The faithful forget that a significant percentage of us non-believers came from religion. Trying to explain it back to us is akin to trying to explain to a chemist how to work a Bunsen burner. This is precisely the reason we grew up (and away) from religion. Contrary to your argument, we understand it, and its dangers better than you do. We’ve evolved, dare I use that word.

2 comments:

  1. This is European Atheists from Facebook by the way: Some excellent points. It falls back to the old argument that, that was their religion not ours, like there is any difference. Religion is not the preserve of the good or the bad, it is just the extreme conviction of beliefs, generally associated with warped understandings of morality, that drives the bad to do bad things. Whether religious or not, the good will do good and the bad will do bad, it is the driver and the level of conviction that is the key. Steven Weinberg made the point once in associating how religion can have an effect on the actions of both good and bad people "Religion is an insult to human dignity. With or without it you would have good people doing good things and evil people doing evil things. But for good people to do evil things, that takes religion". That is the distinction, for seemingly good people to do bad things you need a driver, and more often than not, that is religion.

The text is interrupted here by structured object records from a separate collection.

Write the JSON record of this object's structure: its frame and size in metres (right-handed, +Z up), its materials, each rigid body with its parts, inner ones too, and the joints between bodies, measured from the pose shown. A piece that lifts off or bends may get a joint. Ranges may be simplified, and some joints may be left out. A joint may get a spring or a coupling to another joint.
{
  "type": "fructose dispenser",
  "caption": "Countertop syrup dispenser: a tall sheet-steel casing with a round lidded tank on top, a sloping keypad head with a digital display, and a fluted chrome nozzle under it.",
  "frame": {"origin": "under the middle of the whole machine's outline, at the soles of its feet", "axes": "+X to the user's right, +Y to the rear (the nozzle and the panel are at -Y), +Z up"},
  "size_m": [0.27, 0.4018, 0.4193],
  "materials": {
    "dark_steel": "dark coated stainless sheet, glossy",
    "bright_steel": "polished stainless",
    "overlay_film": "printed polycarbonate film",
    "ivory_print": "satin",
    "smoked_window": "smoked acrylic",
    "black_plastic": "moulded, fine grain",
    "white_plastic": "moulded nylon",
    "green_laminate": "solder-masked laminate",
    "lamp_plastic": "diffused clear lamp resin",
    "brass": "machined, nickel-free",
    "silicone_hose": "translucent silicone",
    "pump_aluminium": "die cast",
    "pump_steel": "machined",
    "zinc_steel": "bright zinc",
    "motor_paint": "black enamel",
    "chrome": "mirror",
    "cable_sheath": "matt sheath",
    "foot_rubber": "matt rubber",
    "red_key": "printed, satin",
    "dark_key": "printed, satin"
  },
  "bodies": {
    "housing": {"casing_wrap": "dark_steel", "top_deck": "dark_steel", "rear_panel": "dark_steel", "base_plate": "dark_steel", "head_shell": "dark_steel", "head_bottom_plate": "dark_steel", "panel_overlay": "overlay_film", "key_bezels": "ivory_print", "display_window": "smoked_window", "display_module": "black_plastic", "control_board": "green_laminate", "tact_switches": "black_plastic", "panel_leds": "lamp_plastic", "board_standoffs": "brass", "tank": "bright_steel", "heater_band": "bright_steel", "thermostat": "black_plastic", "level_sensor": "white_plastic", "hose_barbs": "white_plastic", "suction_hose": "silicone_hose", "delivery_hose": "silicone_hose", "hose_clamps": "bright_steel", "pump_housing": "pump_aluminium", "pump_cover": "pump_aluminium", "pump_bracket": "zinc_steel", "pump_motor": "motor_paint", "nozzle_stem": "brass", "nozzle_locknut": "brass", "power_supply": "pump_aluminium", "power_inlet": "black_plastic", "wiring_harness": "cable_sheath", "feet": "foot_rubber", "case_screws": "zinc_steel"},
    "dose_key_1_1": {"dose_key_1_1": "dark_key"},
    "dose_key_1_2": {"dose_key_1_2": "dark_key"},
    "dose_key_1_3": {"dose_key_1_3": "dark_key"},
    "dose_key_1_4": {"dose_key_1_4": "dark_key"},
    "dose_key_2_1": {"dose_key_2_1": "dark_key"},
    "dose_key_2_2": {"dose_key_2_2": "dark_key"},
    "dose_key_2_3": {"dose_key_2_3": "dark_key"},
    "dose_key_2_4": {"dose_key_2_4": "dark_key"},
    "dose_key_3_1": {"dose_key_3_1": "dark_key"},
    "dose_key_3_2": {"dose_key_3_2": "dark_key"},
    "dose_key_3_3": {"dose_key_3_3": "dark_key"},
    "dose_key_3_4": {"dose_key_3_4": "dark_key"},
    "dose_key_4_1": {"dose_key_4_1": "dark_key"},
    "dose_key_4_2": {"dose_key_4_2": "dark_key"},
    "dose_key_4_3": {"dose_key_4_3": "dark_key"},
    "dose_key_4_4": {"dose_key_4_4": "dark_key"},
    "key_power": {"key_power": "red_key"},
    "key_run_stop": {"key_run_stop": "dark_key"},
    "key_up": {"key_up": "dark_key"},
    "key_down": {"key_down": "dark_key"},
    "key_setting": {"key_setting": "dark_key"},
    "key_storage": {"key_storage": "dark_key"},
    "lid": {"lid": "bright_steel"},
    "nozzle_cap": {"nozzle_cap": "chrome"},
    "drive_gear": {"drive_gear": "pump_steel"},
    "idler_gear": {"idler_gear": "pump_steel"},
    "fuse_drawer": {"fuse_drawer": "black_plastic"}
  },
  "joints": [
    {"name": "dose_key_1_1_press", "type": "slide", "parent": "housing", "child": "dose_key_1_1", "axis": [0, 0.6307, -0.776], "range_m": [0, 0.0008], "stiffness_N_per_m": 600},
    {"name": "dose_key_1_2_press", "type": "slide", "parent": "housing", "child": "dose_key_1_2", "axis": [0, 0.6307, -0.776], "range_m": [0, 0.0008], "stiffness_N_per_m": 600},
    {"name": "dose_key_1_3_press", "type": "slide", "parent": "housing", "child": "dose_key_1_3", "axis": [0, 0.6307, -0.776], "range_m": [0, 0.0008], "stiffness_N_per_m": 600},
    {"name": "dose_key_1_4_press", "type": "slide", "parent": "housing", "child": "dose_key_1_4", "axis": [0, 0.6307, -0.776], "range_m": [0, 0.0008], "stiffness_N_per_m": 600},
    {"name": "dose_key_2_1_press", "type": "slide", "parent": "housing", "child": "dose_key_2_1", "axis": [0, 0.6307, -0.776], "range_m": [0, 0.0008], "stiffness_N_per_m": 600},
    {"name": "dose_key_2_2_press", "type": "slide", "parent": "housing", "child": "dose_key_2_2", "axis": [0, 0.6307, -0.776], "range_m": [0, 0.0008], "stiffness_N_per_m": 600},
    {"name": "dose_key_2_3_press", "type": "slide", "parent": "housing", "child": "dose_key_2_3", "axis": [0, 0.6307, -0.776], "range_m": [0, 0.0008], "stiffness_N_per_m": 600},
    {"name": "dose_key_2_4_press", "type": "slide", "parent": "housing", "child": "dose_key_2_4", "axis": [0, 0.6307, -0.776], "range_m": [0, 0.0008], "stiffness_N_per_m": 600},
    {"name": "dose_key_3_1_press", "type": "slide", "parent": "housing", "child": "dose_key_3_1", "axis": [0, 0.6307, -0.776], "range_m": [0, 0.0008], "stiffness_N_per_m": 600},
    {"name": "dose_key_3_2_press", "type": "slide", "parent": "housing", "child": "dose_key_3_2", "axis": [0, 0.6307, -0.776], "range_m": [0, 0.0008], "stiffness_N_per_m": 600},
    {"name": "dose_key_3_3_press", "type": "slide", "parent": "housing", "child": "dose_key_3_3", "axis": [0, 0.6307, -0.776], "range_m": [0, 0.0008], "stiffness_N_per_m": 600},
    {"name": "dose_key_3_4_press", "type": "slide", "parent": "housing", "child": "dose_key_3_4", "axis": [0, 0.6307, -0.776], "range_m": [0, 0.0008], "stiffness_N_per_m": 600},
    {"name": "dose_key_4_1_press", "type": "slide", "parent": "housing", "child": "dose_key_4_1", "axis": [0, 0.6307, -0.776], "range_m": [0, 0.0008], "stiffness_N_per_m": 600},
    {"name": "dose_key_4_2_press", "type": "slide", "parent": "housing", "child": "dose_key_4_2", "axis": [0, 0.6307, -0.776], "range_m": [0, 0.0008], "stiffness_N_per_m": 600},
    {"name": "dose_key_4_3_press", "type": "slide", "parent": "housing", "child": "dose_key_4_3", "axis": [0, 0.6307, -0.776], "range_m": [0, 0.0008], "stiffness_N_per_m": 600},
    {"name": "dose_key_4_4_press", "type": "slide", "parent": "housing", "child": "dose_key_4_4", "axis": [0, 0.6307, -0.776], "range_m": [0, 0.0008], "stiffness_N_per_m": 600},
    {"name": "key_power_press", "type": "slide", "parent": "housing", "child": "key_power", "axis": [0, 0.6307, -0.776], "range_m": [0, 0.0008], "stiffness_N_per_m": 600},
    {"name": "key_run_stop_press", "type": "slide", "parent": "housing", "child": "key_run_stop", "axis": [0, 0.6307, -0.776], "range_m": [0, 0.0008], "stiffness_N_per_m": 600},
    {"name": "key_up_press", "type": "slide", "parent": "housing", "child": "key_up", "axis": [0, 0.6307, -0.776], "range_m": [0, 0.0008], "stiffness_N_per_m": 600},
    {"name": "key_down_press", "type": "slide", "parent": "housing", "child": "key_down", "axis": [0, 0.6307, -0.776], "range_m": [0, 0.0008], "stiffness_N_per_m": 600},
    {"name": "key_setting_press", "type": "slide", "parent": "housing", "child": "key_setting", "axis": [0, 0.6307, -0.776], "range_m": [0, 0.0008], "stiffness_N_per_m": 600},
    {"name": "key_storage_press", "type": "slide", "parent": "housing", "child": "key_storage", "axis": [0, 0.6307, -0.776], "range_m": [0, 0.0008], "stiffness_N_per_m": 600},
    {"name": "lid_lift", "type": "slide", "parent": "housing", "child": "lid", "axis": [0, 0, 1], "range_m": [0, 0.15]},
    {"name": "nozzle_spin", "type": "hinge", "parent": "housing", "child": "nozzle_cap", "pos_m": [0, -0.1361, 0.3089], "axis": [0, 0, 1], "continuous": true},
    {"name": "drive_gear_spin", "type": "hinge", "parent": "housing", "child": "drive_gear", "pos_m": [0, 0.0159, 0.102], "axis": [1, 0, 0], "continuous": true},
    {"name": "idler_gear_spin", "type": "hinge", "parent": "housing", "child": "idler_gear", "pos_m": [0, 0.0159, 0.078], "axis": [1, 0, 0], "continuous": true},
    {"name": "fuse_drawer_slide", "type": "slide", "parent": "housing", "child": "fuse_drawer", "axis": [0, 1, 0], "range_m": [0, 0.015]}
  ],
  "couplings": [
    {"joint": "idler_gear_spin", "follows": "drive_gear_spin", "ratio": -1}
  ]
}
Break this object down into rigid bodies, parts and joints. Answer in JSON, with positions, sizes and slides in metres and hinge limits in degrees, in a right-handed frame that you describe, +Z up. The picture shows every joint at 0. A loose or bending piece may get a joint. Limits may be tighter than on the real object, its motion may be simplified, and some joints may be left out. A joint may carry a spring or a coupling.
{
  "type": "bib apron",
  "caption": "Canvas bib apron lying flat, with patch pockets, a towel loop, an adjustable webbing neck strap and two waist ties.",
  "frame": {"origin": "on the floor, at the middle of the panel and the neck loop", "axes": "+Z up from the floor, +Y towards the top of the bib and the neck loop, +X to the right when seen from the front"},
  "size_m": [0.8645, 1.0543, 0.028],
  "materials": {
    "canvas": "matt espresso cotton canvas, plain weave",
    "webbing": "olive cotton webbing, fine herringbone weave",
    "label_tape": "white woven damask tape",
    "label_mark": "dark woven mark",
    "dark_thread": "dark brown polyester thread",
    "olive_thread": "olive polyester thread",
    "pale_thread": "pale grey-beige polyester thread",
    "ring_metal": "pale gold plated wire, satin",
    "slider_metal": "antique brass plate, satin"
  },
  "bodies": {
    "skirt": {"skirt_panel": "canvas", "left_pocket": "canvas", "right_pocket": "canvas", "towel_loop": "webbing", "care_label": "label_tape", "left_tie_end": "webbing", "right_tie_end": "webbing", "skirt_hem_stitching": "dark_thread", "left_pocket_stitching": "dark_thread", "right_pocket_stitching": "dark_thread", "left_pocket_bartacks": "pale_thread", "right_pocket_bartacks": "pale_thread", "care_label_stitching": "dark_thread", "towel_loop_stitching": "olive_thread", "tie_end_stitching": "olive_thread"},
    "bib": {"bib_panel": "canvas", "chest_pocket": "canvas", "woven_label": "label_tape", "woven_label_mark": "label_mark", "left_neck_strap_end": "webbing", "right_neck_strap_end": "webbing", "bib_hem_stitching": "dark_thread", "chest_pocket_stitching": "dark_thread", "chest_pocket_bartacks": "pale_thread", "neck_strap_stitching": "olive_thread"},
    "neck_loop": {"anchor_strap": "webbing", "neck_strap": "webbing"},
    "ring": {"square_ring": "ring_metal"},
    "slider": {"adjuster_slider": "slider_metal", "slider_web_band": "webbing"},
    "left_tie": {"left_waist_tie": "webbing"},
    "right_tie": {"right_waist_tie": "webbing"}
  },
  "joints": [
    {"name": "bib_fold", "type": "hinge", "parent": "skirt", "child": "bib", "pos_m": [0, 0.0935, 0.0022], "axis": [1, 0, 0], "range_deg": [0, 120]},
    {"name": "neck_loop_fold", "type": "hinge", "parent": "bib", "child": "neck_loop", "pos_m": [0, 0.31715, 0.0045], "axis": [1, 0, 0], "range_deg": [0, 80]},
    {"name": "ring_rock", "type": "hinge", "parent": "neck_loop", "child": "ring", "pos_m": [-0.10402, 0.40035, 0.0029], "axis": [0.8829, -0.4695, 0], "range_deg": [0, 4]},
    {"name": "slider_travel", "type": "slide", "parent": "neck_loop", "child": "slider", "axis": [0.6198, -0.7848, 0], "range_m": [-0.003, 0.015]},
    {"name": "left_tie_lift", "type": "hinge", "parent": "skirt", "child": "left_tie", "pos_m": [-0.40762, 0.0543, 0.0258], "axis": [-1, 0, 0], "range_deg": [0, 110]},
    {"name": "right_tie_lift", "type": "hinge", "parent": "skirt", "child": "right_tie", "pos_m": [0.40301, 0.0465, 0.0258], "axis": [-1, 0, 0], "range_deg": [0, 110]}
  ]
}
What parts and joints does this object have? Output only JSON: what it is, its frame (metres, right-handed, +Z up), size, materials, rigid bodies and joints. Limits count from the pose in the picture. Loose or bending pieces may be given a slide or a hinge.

    On your point about how religion and faith drives people to do good things that you class as just humane, very few people seem to point to the fact the reasons these people do these good deeds is purely ignoble. Whereas people with a social conscience and a genuine desire to help those less fortunate will just do so, the theist does not. There motivation to help people is totally immoral in the fact that they only do it for personal gain. Namely the reward of an afterlife, but they also do it ignobly in the sense out of fear, a fear of a hell or a bad afterlife. It is this bullshit risk reward doctrine that theism regards as noble and wholly moral that I have a certain distaste for, as I assert so often, for morality to be truly noble it has to be selfless and not selfish. I will leave it there because I'll be talking for weeks, I hope you enjoyed the European Atheists Facebook page and I will share this article post on there now. Also I'll plug one of my books that deals with some of the topics we've both spoken of here. It's called God's Funeral: The Evolution Of Reality and it's pretty concise dealing with nearly every aspect of religious and supernatural claims discourse.

    http://www.amazon.co.uk/Gods-Funeral-ebook/dp/B00ASCJGLO/ref=tmm_kin_title_0?ie=UTF8&qid=1366829102&sr=8-1

    Thanks for the article it was an excellent read and I'll share it with my wider community, thanks

    ReplyDelete
  2. John,

    First, thank you for your response and comments. secondly, Great points! The ignobility logic is one I've discussed in the past in more personal circles. It's one that typically gets the same runaround response as most questions asked of theists. It's only more recently that I've been encounter more and more of this diversion from what they used to point out as "God's will." It's as if their brains are waking up in a way (One can hope) and realizing that argument doesn't make any sense. But, rather than show integrity and be introspective enough to push the personal envelope of a free mind even further, their hypocrisy frightens them into finding another scapegoat. At the least, I'll call this progress. At the most, it's just more denial.

    I really appreciate your feedback and I really enjoy your page. Thank you for your efforts to spread rational thought, and to spread mine as well. I will certainly check out your book, it will be a great fit in my library!